Trzecia, najistotniejsza część książki to wybór fragmentów z "Darwinism" - chyba najważniejszego dzieła Wallace'a poświęconej ewolucji. Wybrane fragmenty zajmują 130 stron - jak na moje oko jest to około 1/4 albo 1/5 książki Wallace'a. Tekst opatrzony jest licznymi przypisami redakcyjnymi, przede wszystkim przybliżającymi postacie badaczy o których mowa w tekście. Wywód Wallace'a jest niezwykle ciekawy i wciągający (po części jest to niewątpliwie duża zasługa współczesnego tłumaczenia). Wallace omawia walkę o byt, kwestię tego czym są gatunki, zagadnienie ubarwienia u zwierząt, rozmieszczenie geograficzne oraz inne tematy związane z ewolucją. Oczywiście nie należy traktować tego jako wykładu o współczesnej teorii ewolucji, bo choć w ogólności koncepcje Wallace'a są słuszne, a liczne przykłady i obserwacje przyrodnicze nadzwyczaj trafne, to pod względem szczegółów wiele stwierdzeń jest po prostu błędnych (jednym z bardziej oczywistych przykładów jest pogląd o nieprzemieszaniu się kontynentów). Chyba najciekawsze są wspomniane obserwacje przyrodnicze, wykorzystywane jako ilustracje omawianych zagadnień ewolucyjnych.
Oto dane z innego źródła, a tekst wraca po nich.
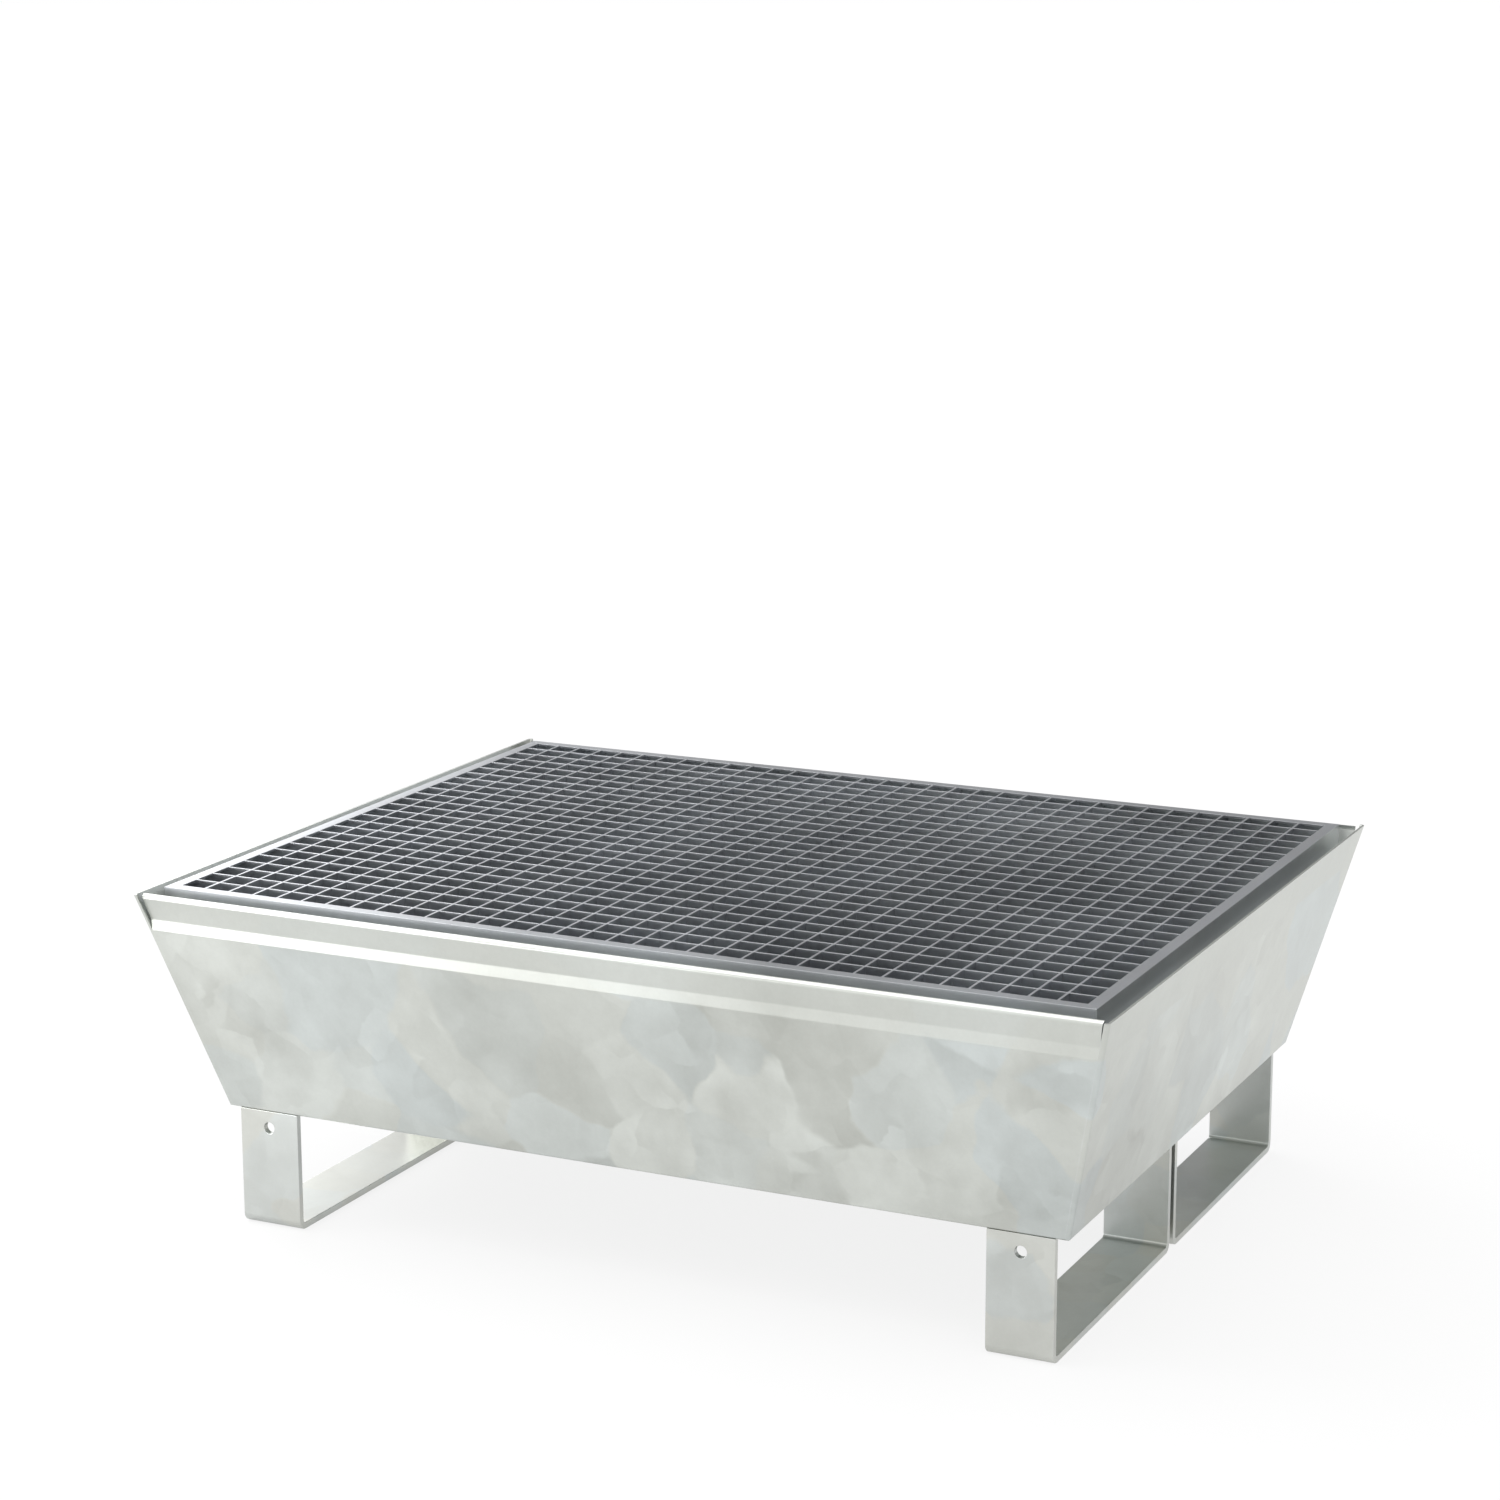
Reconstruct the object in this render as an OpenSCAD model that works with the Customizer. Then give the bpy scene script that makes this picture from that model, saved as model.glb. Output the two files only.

Dopiero na końcu książki ujawniają się spirytystyczne zapędy autora:
Te specyficzne własności, o których tu mówiliśmy, jasno wskazują na istnienie u człowieka czegoś szczególnego, co nie wywodzi się od naszych zwierzęcych przodków - czegoś, co najlepiej określić można jako pierwiastek duchowy, zdolny w sprzyjających warunkach do progresywnego rozwoju. (...) Tylko tak możemy pojąć, że pasja szukania prawdy, uniesienie towarzyszące uczuciu piękna, głód sprawiedliwości i podziw towarzyszący przejawom bezinteresownego poświęcenia są dziełem drzemiącej w nas wyższej natury, która nie powstała za sprawą ewolucyjnej walki o byt. (...)
"Specyficzne własności", o których pisze Wallace to zdolności matematyczne, muzyczne czy malarskie, które, jak dowodzi, nie mogły powstać na drodze doboru naturalnego, gdyż nie są to zdolności od których zależało nasze przeżycie. Dalsze fragmenty wyraźnie pokazują, że dla Wallace ten pogląd o duchowości człowieka jest po prostu ucieczką przed światem pozbawionym celu.

"W cieniu Darwina" okazała się o wiele ciekawszą książką, niż początkowo sądziłem. Jeśli reszta "Darwinism" jest tak ciekawa, jak jej wybrane fragmenty zamieszczone w tym wydaniu, to pozostaje żałować, że nie dane nam było przeczytać całości. Obawiam się jednak, że byłoby to niewykonalne z punktu widzenia ekonomicznego. Taką grubą książkę przeczytałaby pewnie grupka osób zainteresowanych historią nauki i ewolucją, a skrócone wydanie ma o nieco większe szanse na trafienie do szerszego grona osób (choć obawiam się, że tak się nie stało i że WUW dołożyło trochę pieniędzy do tego "interesu"). No cóż, trzeba się cieszyć tym co dostaliśmy, bo naprawdę jest to kawałek wciągającej lektury.